## STATED TASK
The records below hold a stretch from the line with "obj.matrix_parent_inverse = Matrix.Identity(4)" through the line with "cad_parts[node].hide_render = cad_parts[node].hide_viewport"; return exactly those lines, ends included, and nothing more.

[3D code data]
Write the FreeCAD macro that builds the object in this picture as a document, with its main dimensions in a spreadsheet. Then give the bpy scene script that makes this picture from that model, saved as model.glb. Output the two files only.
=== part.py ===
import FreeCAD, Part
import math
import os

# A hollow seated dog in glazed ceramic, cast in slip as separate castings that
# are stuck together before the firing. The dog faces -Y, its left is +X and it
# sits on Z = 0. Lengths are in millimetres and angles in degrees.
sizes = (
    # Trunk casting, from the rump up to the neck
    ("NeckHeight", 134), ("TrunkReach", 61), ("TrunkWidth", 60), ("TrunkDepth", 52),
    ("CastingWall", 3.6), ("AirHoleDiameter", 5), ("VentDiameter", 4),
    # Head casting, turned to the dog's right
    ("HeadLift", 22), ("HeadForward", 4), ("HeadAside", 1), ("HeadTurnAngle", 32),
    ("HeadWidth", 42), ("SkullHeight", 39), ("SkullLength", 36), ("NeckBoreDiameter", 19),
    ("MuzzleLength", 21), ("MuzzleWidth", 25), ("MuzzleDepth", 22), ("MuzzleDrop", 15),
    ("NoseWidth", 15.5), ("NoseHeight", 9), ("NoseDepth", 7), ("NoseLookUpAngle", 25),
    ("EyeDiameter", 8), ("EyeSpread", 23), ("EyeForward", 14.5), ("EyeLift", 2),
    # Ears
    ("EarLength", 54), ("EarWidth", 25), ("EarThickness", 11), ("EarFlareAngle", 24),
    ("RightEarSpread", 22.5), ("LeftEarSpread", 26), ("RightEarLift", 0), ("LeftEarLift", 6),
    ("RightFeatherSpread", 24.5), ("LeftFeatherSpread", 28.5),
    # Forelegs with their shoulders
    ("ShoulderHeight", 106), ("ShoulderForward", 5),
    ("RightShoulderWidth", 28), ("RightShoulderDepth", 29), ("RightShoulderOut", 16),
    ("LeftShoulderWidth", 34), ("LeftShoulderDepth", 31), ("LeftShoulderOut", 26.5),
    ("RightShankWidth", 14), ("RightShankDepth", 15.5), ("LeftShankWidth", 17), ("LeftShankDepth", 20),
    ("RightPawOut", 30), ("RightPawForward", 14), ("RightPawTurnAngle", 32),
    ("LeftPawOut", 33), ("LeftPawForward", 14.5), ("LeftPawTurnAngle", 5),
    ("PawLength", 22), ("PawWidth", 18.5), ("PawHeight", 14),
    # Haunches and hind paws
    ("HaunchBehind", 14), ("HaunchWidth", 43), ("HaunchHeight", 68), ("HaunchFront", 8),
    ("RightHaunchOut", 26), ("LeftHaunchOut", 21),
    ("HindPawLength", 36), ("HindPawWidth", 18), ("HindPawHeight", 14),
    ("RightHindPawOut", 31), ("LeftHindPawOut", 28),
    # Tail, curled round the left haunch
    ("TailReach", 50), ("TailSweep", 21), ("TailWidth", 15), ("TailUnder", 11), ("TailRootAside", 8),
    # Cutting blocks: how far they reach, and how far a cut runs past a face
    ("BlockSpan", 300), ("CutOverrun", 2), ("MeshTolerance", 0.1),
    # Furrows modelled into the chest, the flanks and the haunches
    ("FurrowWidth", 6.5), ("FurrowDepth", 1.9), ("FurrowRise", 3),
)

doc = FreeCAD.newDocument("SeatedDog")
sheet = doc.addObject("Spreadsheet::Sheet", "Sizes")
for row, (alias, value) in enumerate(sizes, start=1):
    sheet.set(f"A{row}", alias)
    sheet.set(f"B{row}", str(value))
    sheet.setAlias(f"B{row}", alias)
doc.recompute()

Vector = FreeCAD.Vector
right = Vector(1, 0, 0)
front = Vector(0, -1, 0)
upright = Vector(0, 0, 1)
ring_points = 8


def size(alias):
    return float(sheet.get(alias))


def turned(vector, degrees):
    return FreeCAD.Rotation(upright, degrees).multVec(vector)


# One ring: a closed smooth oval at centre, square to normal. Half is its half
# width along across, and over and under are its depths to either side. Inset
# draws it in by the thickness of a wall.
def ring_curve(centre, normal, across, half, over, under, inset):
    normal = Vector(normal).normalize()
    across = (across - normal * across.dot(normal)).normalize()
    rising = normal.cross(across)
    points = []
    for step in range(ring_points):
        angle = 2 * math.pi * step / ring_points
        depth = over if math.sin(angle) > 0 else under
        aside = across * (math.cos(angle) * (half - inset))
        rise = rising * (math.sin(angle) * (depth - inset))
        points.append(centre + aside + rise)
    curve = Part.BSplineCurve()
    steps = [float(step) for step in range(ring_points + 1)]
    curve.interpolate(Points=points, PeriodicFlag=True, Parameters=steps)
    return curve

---

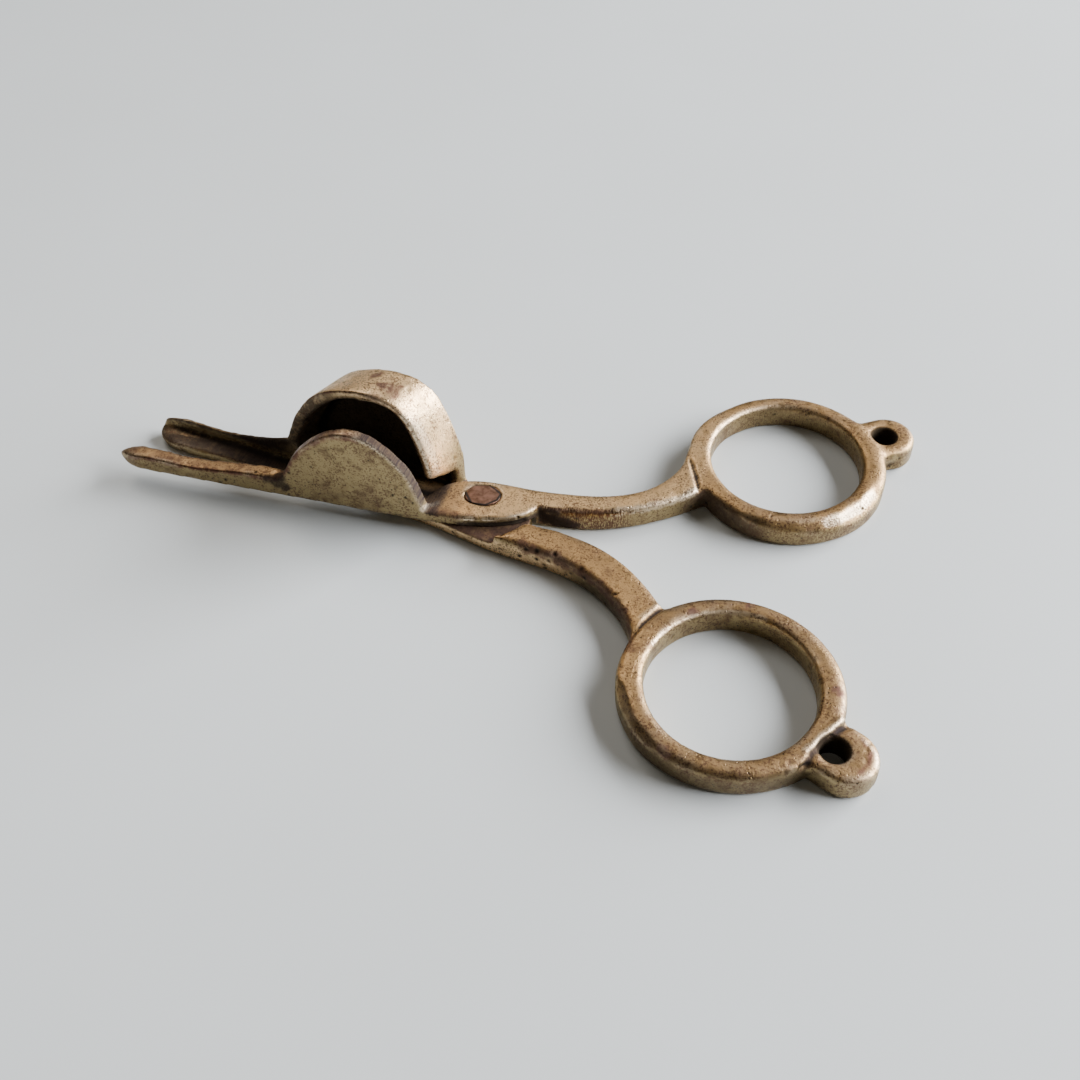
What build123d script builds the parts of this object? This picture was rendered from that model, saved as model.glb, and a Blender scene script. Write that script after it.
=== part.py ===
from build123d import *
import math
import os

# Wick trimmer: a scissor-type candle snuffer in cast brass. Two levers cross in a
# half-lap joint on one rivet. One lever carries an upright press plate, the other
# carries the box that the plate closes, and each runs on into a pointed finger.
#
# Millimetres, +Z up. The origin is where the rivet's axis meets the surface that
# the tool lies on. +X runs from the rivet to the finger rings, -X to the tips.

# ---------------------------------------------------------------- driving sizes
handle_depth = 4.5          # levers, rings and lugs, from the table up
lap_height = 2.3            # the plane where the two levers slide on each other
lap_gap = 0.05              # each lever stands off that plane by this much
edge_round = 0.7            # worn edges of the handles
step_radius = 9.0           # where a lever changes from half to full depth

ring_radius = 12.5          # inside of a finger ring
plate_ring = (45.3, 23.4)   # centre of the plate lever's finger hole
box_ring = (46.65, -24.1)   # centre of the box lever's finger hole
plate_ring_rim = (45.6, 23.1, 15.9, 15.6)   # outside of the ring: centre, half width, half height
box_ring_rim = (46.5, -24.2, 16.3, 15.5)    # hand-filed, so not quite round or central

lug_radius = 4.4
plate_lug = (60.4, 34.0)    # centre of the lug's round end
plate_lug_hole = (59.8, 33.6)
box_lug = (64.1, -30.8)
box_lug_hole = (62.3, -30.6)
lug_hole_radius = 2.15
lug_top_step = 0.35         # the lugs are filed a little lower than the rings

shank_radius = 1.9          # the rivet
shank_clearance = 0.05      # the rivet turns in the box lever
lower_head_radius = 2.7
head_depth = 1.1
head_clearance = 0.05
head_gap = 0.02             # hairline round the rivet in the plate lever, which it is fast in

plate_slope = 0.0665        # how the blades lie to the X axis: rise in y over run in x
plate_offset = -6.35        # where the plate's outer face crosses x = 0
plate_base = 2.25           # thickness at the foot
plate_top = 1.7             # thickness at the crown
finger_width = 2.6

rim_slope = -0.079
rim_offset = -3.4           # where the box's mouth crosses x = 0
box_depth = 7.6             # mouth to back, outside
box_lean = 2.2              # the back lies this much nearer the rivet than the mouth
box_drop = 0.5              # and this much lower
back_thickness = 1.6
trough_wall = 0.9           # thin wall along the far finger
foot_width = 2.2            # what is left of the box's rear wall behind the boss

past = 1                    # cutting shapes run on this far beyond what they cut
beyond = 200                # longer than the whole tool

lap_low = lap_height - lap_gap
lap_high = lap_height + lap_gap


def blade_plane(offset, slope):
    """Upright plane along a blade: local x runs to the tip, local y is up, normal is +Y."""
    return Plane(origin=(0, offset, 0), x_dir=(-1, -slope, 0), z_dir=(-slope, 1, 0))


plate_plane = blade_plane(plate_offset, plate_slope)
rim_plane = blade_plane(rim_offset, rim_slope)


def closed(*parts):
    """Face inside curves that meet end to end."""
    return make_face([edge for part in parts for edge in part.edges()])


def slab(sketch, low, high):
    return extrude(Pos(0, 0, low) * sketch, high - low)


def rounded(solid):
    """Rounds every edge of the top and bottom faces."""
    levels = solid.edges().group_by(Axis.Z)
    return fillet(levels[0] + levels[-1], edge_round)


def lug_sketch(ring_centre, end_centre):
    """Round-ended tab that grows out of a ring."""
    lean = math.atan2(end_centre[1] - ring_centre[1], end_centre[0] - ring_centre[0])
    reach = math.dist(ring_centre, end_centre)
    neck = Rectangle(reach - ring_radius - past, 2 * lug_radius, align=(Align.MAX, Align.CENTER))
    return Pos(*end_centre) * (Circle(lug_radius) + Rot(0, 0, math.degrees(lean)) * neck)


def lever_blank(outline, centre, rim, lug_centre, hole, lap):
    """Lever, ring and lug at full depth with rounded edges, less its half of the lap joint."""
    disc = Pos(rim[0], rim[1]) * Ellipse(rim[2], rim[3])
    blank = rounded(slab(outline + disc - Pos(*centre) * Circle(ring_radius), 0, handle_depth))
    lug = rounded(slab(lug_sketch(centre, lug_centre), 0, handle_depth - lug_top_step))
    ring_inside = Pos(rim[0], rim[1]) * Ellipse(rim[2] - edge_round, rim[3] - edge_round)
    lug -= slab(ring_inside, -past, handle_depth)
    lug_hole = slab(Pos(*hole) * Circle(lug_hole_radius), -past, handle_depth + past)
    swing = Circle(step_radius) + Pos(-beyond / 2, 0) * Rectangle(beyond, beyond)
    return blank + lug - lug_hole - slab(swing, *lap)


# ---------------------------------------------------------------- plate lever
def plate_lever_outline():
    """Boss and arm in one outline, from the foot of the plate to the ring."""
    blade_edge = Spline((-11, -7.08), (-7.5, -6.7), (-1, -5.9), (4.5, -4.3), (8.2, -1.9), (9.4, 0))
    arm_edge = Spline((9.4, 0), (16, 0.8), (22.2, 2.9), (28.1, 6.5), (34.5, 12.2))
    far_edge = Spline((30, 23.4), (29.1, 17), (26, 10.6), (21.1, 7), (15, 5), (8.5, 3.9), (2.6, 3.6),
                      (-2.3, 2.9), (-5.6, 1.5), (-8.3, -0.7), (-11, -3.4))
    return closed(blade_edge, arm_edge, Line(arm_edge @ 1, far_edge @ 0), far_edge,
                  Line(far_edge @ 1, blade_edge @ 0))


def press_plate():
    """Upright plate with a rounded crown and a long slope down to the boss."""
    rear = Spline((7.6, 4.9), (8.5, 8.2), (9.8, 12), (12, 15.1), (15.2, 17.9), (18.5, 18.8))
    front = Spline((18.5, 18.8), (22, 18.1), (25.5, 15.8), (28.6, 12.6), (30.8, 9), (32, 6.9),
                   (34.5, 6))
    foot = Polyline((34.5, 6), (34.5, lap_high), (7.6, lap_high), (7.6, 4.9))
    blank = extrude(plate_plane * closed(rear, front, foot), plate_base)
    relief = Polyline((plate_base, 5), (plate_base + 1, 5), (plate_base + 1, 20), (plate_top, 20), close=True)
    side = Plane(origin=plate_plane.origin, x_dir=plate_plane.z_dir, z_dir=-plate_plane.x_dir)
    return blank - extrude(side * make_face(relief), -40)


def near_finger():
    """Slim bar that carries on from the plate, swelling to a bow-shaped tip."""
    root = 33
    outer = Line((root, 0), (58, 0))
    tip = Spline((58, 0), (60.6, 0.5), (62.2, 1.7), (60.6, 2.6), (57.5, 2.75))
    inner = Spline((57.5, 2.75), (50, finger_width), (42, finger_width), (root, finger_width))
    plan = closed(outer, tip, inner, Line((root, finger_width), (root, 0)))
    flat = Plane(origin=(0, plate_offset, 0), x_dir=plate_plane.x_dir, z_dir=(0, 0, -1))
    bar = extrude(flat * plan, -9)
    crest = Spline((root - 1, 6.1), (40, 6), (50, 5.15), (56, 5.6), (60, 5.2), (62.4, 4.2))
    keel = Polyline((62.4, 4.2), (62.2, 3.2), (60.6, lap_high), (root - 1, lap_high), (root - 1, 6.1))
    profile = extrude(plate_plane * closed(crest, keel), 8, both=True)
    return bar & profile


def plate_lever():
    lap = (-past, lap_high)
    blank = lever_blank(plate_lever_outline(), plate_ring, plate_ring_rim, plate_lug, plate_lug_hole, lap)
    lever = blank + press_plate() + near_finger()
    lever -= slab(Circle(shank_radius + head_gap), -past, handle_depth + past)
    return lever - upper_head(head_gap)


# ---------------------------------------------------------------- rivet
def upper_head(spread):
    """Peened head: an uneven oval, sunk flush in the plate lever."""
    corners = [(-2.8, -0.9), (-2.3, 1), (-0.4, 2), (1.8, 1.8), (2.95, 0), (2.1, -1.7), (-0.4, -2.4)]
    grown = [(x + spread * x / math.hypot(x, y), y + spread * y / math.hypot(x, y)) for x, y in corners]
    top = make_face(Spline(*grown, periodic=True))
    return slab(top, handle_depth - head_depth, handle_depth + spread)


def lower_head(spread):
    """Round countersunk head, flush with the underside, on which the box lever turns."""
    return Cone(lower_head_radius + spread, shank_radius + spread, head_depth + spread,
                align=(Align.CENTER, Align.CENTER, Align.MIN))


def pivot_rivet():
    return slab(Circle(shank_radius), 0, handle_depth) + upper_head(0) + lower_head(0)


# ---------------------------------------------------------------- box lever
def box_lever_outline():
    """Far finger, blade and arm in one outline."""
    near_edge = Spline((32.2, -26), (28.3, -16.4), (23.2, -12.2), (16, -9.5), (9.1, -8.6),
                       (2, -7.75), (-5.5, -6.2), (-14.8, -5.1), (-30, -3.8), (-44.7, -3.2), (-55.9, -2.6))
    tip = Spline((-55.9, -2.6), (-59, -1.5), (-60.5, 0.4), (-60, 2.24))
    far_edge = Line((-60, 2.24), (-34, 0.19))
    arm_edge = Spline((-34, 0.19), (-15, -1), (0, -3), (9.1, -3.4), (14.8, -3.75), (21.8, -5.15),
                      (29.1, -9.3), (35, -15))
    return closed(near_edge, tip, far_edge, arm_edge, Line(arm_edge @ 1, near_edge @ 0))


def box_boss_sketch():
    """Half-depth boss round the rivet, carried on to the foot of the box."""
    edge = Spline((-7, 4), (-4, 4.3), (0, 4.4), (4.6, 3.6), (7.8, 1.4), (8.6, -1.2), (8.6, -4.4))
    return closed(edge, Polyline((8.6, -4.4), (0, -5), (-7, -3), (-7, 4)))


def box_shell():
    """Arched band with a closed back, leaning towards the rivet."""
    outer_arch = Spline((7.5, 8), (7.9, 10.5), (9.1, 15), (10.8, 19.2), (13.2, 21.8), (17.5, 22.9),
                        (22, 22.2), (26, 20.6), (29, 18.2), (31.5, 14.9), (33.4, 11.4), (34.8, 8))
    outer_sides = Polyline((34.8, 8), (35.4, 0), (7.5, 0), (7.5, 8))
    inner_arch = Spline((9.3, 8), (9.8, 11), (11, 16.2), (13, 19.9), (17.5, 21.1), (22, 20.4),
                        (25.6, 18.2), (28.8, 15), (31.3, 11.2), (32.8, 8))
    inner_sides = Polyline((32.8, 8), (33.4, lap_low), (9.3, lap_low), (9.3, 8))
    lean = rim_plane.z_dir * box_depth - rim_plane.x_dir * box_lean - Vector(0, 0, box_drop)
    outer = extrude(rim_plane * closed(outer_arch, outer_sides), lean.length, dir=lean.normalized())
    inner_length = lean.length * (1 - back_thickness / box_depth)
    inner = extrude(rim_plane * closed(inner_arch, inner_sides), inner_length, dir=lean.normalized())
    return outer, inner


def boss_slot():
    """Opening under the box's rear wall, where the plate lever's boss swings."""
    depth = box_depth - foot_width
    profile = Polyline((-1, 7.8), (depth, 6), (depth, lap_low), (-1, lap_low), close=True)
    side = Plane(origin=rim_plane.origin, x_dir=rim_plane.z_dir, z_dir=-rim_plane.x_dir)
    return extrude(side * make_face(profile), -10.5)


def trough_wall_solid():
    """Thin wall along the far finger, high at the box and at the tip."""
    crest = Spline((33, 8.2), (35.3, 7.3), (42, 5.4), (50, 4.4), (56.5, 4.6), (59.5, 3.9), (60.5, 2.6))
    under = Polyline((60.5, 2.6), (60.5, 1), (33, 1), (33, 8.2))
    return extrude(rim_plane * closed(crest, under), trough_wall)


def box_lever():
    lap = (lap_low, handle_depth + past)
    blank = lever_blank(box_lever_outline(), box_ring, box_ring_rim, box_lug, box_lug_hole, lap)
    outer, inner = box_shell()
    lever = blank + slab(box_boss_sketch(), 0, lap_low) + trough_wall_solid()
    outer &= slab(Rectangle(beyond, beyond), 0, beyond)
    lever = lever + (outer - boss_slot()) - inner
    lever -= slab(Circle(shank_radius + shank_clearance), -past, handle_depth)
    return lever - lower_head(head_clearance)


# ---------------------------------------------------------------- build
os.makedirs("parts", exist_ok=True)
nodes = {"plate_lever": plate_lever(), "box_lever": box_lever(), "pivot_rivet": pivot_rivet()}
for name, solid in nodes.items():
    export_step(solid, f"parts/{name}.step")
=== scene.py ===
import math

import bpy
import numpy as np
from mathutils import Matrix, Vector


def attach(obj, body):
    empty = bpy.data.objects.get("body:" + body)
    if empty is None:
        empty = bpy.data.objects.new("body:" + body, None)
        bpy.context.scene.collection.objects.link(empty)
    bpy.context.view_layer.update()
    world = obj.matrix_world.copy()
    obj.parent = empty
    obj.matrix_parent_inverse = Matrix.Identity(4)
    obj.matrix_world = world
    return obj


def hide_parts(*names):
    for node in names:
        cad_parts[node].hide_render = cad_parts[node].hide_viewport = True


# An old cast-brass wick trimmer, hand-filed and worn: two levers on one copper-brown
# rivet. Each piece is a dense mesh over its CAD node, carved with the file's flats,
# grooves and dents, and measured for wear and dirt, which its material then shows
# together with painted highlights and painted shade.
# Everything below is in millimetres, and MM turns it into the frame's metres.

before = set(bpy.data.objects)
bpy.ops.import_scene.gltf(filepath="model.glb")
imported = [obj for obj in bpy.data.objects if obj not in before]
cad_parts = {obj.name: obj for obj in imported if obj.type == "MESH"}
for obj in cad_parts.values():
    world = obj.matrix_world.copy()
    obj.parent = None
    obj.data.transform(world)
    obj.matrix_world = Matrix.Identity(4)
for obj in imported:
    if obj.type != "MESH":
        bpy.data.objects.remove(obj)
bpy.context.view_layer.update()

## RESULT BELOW
    obj.matrix_parent_inverse = Matrix.Identity(4)
    obj.matrix_world = world
    return obj


def hide_parts(*names):
    for node in names:
        cad_parts[node].hide_render = cad_parts[node].hide_viewport = True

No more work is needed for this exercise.